Just before the Fourth of July, NBC News ran a feature on the room, setting off a spate of coverage about the dig. Many of these stories described Hemings, the mother of six children with Jefferson, as the former president’s “mistress.” The Inquisitr, the Daily Mail, AOL and Cox Media Group all used the word (though Cox later updated its wording). So did an NBC News tweet that drew scathing criticism, though its story accurately called her “the enslaved woman who, historians believe, gave birth to six of Jefferson’s children.” The Washington Post also used “mistress” in a headline and a tweet about Hemings’s room in February.

Language like that elides the true nature of their relationship, which is believed to have begun when Hemings, then 14 years old, accompanied Jefferson’s daughter to live with Jefferson, then 44, in Paris. She wasn’t Jefferson’s mistress she was his property. And he raped her.

Such revisionist history about slavery is, unfortunately, still quite common. In 2015, Texas rolled out what many saw as a “whitewashed ” version of its social studies curriculum that referred to enslaved Africans as “immigrants” and “workers” and minimized slavery’s impact on the Civil War. One concerned parent spoke out, forcing a textbook publisher to revise some of the teaching materials.

In a speech at the Democratic National Convention last year, Michelle Obama reminded Americans that no less a symbol of our government than the White House was built by those in bondage. In response, then-Fox News host Bill O’Reilly offered a softer, gentler take: Those enslaved workers were “well fed and had decent lodgings provided by the government,” he said. That they had no choice in their food, lodging or whether they even wanted to do the backbreaking work of building Washington by hand was nowhere to be found in O’Reilly’s version.

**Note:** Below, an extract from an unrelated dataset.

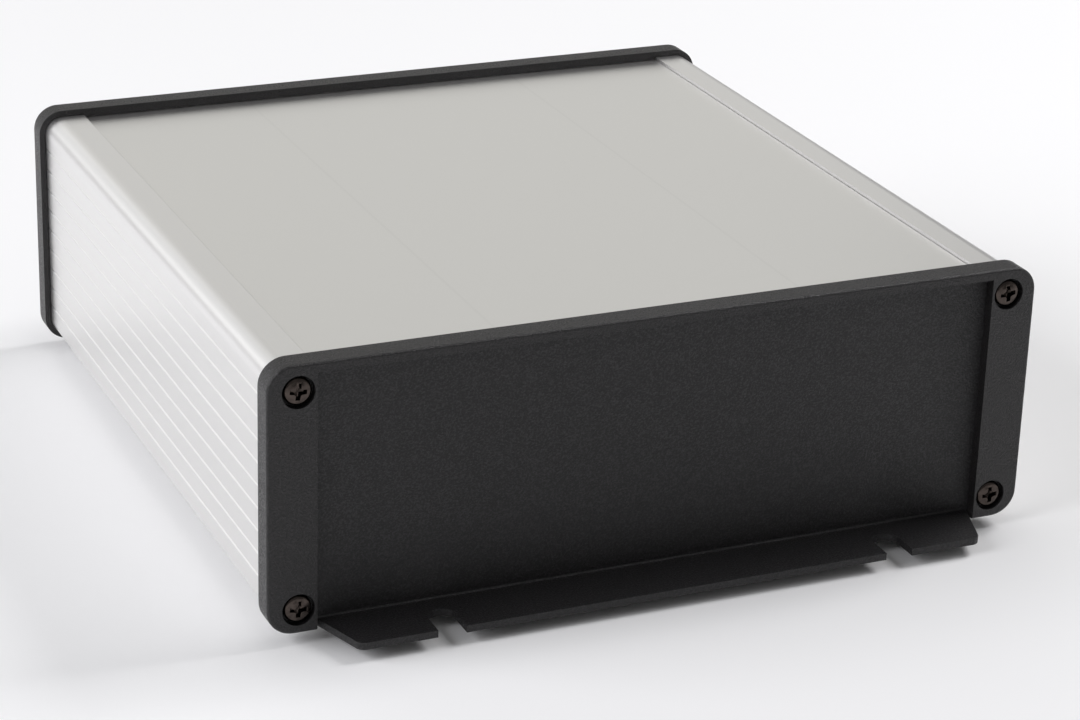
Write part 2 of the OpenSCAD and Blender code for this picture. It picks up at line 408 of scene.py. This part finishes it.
# %% [markdown]
# ## Black powder coat
#
# The bezels are die cast and the panels bent from sheet, and both wear a black
# fine-texture powder coat. The powder melts into small pebbles, which spread the gloss
# wide and make a lit edge glitter. A bump alone could draw them, but one noise that also
# drives colour and roughness makes their tops smoother than the hollows and paints them
# paler: a painted sheen on the tops against painted shade in the hollows. The coat is an
# ordinary dielectric, so its IOR is 1.5 and it isn't metallic.


# %% Make the powder coat
def powder_coat(name, colour, painted_sheen_colour, roughness):
    """A coat of melted pebbles, whose tops are smoother than the hollows and painted paler as a painted
    sheen.
    """
    finish, tree = new_finish(name)
    place = add_node(tree, "ShaderNodeTexCoord").outputs["Object"]
    # Pebbles are about 0.3 mm across, drawn at 0.4 mm so that they show.
    pebble_w = 0.4 * MM
    pebble_h = 0.22 * MM
    pebbles = add_node(
        tree,
        "ShaderNodeTexNoise",
        {"Vector": place, "Scale": 1 / pebble_w, "Detail": 3.0, "Roughness": 0.65},
    )
    tops = add_node(
        tree,
        "ShaderNodeMapRange",
        {"Value": pebbles.outputs["Fac"], "From Min": 0.46, "From Max": 0.66, "To Min": 0.0, "To Max": 1.0},
    )
    # Painted sheen: the pebble tops get the paler colour, which stands in for light on the pebbles and shade
    # between them.
    skin = add_node(
        tree,
        "ShaderNodeMix",
        {0: tops.outputs[0], 6: linear(colour), 7: linear(painted_sheen_colour)},
        data_type="RGBA",
    )
    bump = add_node(
        tree, "ShaderNodeBump", {"Strength": 1.0, "Distance": pebble_h, "Height": pebbles.outputs["Fac"]}
    )
    rougher = 0.08
    smoother = 0.14
    gloss = add_node(
        tree,
        "ShaderNodeMapRange",
        {"Value": tops.outputs[0], "To Min": roughness + rougher, "To Max": roughness - smoother},
    )
    coat = add_node(
        tree,
        "ShaderNodeBsdfPrincipled",
        {
            "Base Color": skin.outputs[2],
            "Roughness": gloss.outputs[0],
            "IOR": 1.5,
            "Specular IOR Level": 0.5,
            "Normal": bump.outputs[0],
        },
    )
    add_node(tree, "ShaderNodeOutputMaterial", {"Surface": coat.outputs[0]})
    return finish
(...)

That same sanitization of history happened again with the Hemings news. On Twitter, some users defended the “mistress” label, suggesting, essentially, that Jefferson and his slave may have truly loved each other. One person even went so far as to wonder whether “Hemings’s exalted wisdom and beauty compelled Jefferson’s love” and whether “she was perhaps not a victim but an agent of change?”

Jefferson could have forced Hemings into a sexual relationship no matter what she wanted, though. And it’s impossible to know what Hemings thought of Jefferson. As with many enslaved people, her thoughts, feelings and emotions were not documented. According to Monticello.org, there are only four known descriptions of the woman who first came to Jefferson’s plantation as a baby on the hip of her mother, Elizabeth Hemings, whom Jefferson also owned.

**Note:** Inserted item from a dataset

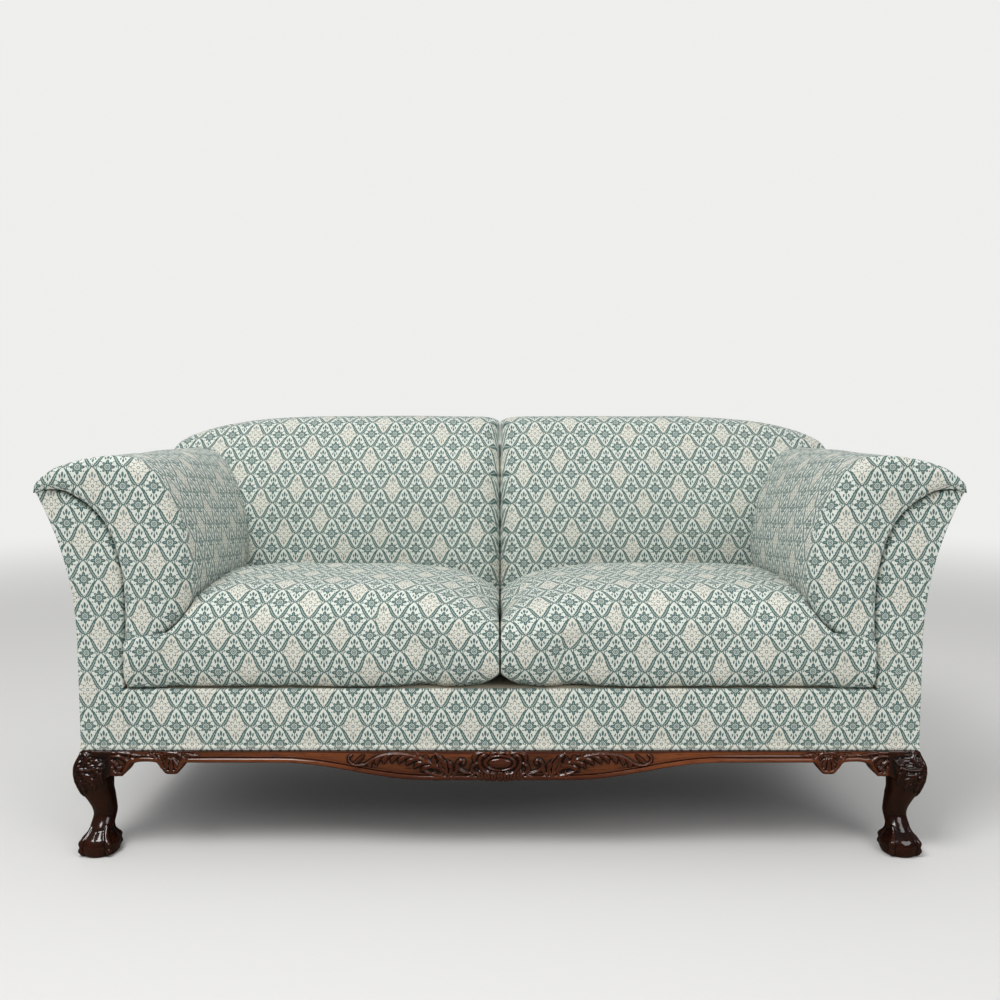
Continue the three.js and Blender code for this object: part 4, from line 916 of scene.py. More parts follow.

Jefferson, an avid writer, never mentioned Hemings in his work. He did, however, grapple with issues of emancipation throughout his life. In his “Notes on the State of Virginia,” Jefferson spent a substantial section attempting to answer the question, “Why not retain and incorporate the blacks into the state, and thus save the expence [sic] of supplying, by importation of white settlers, the vacancies they will leave?” Despite fathering Hemings’s children, Jefferson argued against race mixing because black people were “inferior to the whites in the endowments both of body and mind.”

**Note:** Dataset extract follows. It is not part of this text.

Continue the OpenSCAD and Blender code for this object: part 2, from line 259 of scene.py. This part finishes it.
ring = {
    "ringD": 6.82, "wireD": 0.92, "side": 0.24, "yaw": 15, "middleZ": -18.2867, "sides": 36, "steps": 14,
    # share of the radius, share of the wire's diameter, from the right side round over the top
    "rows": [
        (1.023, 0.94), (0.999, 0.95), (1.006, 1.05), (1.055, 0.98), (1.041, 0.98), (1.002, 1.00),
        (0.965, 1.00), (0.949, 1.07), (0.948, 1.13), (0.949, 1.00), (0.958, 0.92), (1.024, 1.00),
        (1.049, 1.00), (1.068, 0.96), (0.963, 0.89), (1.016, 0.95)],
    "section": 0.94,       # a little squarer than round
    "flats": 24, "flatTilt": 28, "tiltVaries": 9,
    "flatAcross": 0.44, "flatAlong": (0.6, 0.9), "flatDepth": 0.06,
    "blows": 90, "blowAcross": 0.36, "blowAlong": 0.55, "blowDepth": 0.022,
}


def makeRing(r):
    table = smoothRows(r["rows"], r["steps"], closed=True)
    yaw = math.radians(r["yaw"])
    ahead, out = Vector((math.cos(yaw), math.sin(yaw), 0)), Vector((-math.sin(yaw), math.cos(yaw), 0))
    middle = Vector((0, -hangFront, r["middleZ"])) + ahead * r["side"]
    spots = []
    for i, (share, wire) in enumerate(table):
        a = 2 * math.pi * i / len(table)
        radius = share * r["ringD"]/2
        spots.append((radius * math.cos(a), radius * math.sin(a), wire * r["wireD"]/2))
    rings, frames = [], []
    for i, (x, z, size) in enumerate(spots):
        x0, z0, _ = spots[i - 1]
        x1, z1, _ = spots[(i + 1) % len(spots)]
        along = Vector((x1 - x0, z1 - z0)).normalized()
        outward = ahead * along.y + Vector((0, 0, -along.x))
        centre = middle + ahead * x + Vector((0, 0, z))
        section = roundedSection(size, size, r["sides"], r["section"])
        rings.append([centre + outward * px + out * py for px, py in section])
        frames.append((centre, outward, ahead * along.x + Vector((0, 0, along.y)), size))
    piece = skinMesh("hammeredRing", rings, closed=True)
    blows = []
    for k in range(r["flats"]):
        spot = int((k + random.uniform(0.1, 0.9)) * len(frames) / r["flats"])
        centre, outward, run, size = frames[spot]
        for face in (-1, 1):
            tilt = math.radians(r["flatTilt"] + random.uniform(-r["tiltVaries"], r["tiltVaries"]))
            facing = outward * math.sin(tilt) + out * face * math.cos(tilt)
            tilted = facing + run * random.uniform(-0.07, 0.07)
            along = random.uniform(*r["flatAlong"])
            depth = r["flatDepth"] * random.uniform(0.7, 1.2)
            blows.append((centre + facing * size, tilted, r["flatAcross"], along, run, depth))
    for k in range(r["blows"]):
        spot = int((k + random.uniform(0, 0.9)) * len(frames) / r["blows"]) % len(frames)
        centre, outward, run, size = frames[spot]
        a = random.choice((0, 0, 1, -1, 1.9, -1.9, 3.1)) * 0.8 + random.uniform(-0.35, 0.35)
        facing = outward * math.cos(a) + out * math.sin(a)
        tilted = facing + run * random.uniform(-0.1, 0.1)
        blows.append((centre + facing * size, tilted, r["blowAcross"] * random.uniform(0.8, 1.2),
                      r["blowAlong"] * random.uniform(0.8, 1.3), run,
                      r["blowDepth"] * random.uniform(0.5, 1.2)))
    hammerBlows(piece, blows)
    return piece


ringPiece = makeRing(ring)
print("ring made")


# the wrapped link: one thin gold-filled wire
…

Other slave-owning founders rose above the times to change their minds about the dreadful institution — including Ben Franklin, who became an outspoken abolitionist later in life, and George Washington, who freed his enslaved servants in his will. But Jefferson did no such thing. He owned 607 men, women and children at Monticello, and though some argue that he “loved” Hemings, he granted freedom to only two people while he was alive and five people in his will — and never to her.

Romanticizing Hemings and Jefferson’s so-called relationship minimizes the deadly imbalance of power that black people suffered under before the Civil War. It also obscures our collective history as a nation that moved from being built on the blood, bones and backs of enslaved African Americans and indigenous people, to being the imperfect, hopeful and yet still unequal country we are today.